Someone over at Lions Gate missed the memo Captivity originated.

Someone, apparently, did not look at the monster bomb that was Captivity and notice, holy shit, torture porn doesn't make money any more!

How can I tell? Because they released Experiment in Torture.

Basically, Experiment in Torture has a plotline like a pocket Hostel, and that already is a bad, bad sign. Several strippers, promised a wad of cash, agree to go spend the weekend at the mountain retreat of a wealthy guy who likes to watch. I'd use the phrase "wealthy voyeur" but that comes RIGHT off the back of the box. Naturally--or I wouldn't have bothered insulting this movie by calling it a Hostel knockoff--this will result in hot chicks getting tortured for roughly an hour.

What amazes me is that it took FOUR monkeys pounding away at keyboards to type out this lump of shit. Seriously. A Hostel knockoff with strippers was entirely too damn complex for one of these chuckleheads to knock out, so it took FOUR WRITERS. The back of the box makes it clear--one did the story and it took THREE MORE to make it a screenplay.
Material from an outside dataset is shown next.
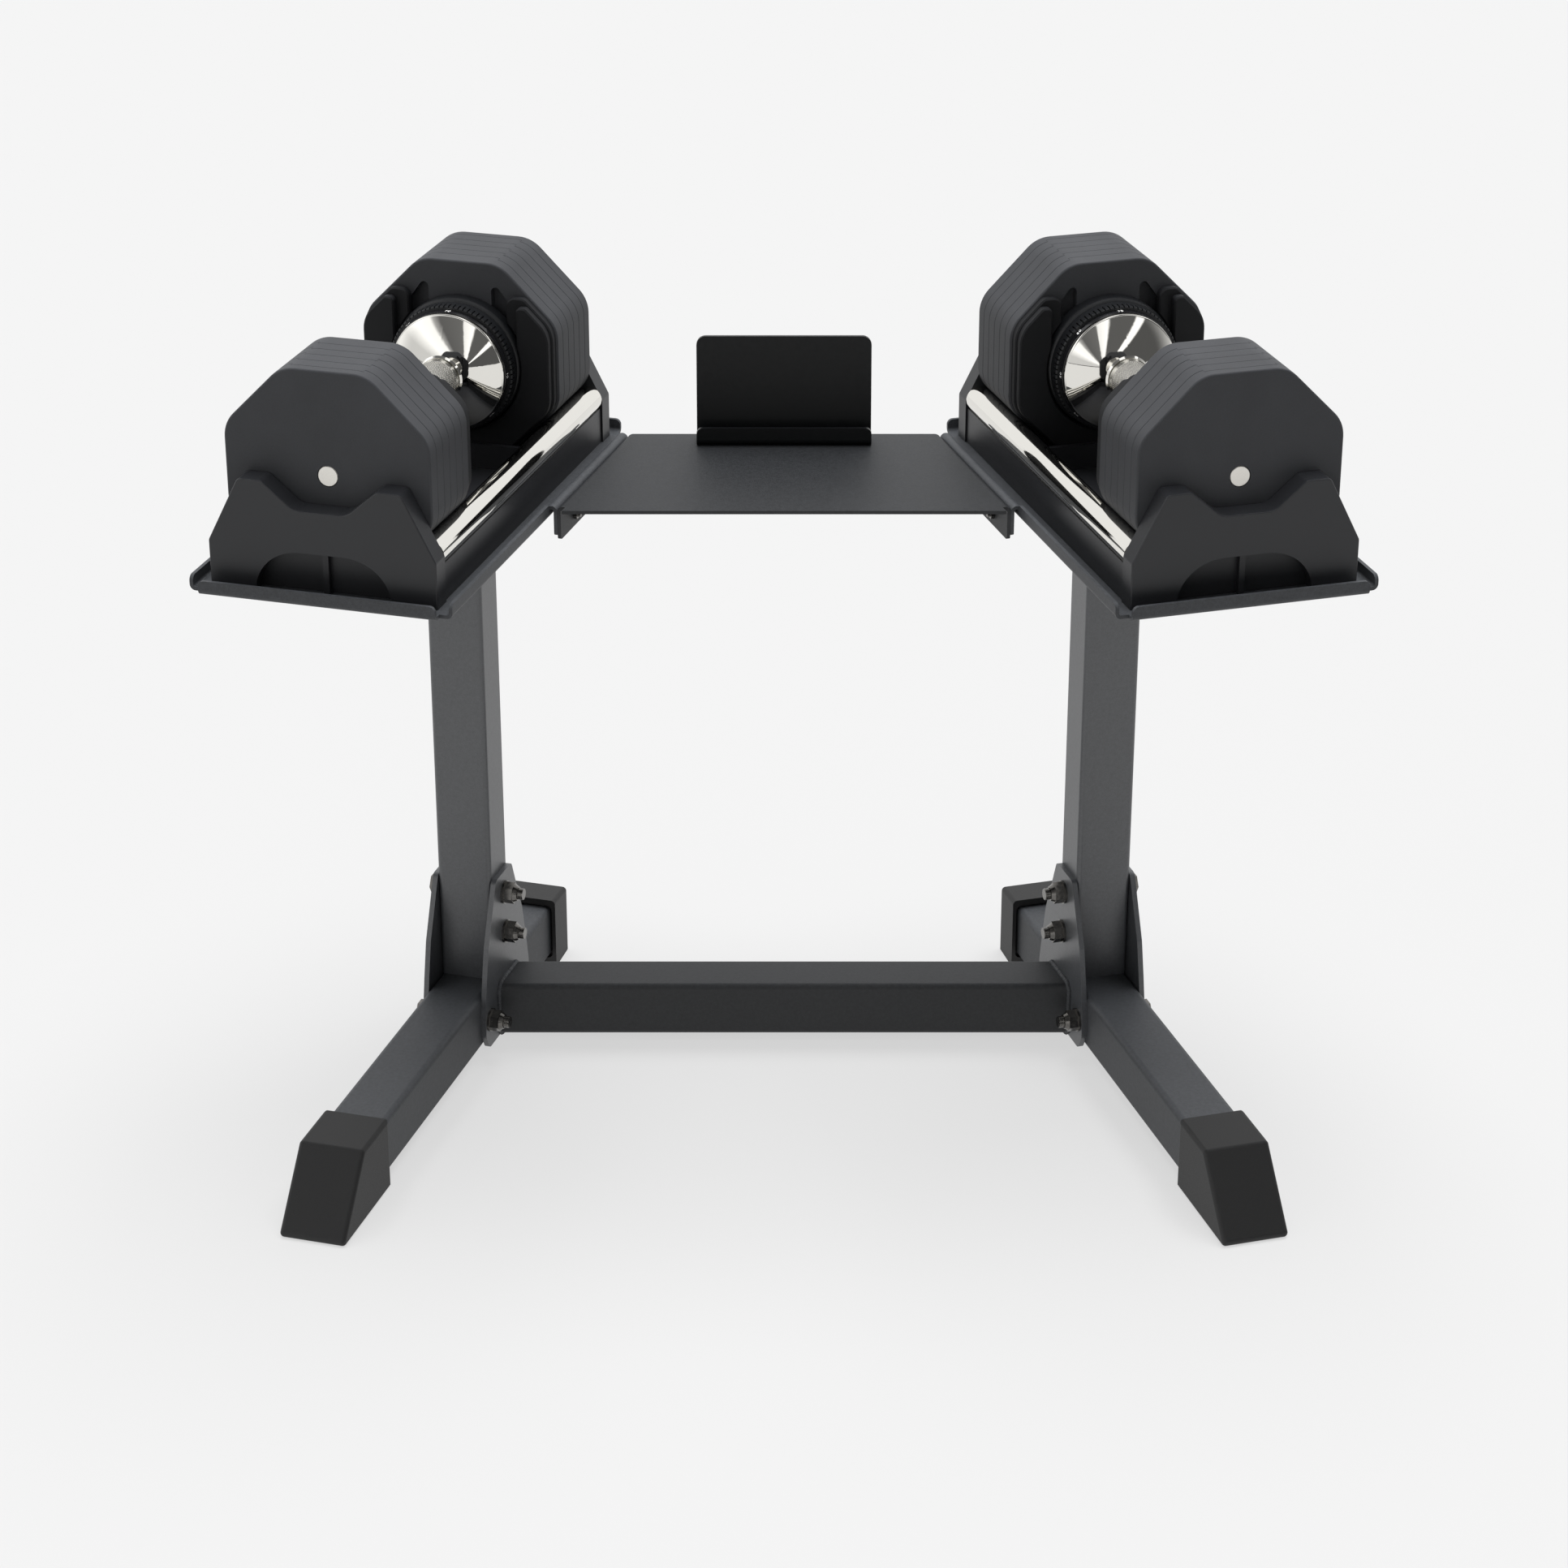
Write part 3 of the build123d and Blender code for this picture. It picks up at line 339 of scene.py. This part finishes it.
def chrome(look):
    """Bright chrome plate with faint polishing haze."""
    finish = Finish("chrome")
    haze = finish.noise(45.0, 3.0)
    colour = finish.tint(haze, darker(look.chrome_colour, 0.97), look.chrome_colour)
    return finish.shade(Base_Color=colour, Metallic=1.0,
                        Roughness=finish.spread(haze, 0.35, 0.65, 0.025, 0.06))


def knurled_chrome(look):
    """The same plate over knurling, dulled in the grooves."""
    finish = Finish("knurled_chrome")
    dust = finish.noise(700.0, 2.0)
    colour = finish.tint(dust, darker(look.chrome_colour, 0.7), darker(look.chrome_colour, 0.95))
    return finish.shade(Base_Color=colour, Metallic=1.0,
                        Roughness=finish.spread(dust, 0.3, 0.7, 0.14, 0.24))


def ground_steel():
    """Lock rods and cam sleeve: ground, with fine rings."""
    finish = Finish("ground_steel")
    grind = finish.noise(900.0, 3.0)
    colour = finish.tint(grind, (0.70, 0.68, 0.63), (0.84, 0.82, 0.77))
    return finish.shade(Base_Color=colour, Metallic=1.0,
                        Roughness=finish.spread(grind, 0.3, 0.7, 0.34, 0.46),
                        Normal=finish.bump(grind, 0.02 * MM))


def studio_floor(look):
    finish = Finish("studio_floor")
    tooth = finish.noise(40.0, 2.0)
    colour = finish.tint(tooth, darker(look.floor_colour, 0.998), look.floor_colour)
    return finish.shade(Base_Color=colour, Roughness=0.9, Specular_IOR_Level=0.0,
                        Emission_Color=(1, 1, 1, 1), Emission_Strength=look.floor_glow)


def paint(node, material):
    """Give a CAD node its finished material."""
    if node not in NODES:
        raise RuntimeError(f"no node {node} in the frame")
    mesh = NODES[node].data
    mesh.materials.clear()
    mesh.materials.append(material)


# ------------------------------------------------------------------ meshes


def new_piece(name, mesh, material, body, replaces=()):
    """Put a finished mesh in the scene as a piece of the object."""
    if not mesh.polygons:
        raise RuntimeError(f"{name} came out empty")
    piece = bpy.data.objects.new(name, mesh)
    bpy.context.scene.collection.objects.link(piece)
    mesh.materials.clear()
    mesh.materials.append(material)
    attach(piece, body)
    if replaces:
        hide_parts(*replaces)
    return piece


def turned(name, profile, steps):
    """Closed ring turned about Y from a closed profile of (distance along Y, radius)."""
    work = bmesh.new()
    rings = []
    for step in range(steps):
        angle = 2 * math.pi * step / steps
        rings.append([work.verts.new((radius * math.cos(angle), y, radius * math.sin(angle)))
                      for y, radius in profile])
    for here, there in zip(rings, rings[1:] + rings[:1]):
        count = len(profile)
        for i in range(count):
            j = (i + 1) % count
            work.faces.new((here[i], there[i], there[j], here[j]))
    bmesh.ops.recalc_face_normals(work, faces=work.faces)
    mesh = bpy.data.meshes.new(name)
    work.to_mesh(mesh)
    work.free()
    return mesh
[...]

My mind boggles. Am I watching the first movie ever written by monkeys at keyboards? Or am I watching a movie that required four people to make a low-budget torture-porn Hostel ripoff? Either way, it's not good.

And indeed, it's not good. Torture porn enthusiasts--all eight of you--will be waiting almost a half hour for the torture to actually kick in. The first half hour is mostly strippers at play and a tarot card reading that actually spells out the rest of the plot. The torture, meanwhile, is occasionally innovative and features blistering agents and similar stuff. Which is kind of interesting, but let's face it, kids...it's still just torture.

It's even pretty low-budget. You can tell by the minimalist number of sets required to shoot this--most of it takes place in and around a lake house.

The ending--as though anyone actually gives a rat's ass about the ending of this piece of shit aside from the fact that the ending signifies it's finally, finally, over--is in the grandest Hobbesian tradition. It's nasty, short and brutish.

The special features include and trailers for Night of the Living Dead 3D, Fido, Holla, Dark Storm and, ironically enough, Captivity.

All in all, I can't believe someone wasted time, money and footage making this. It's godawful tripe of the worst kind, and I still can't believe it took four people to write the plot for it. Needless to say, I can't recommend it to anyone except those very, very few who still watch movies like Hostel.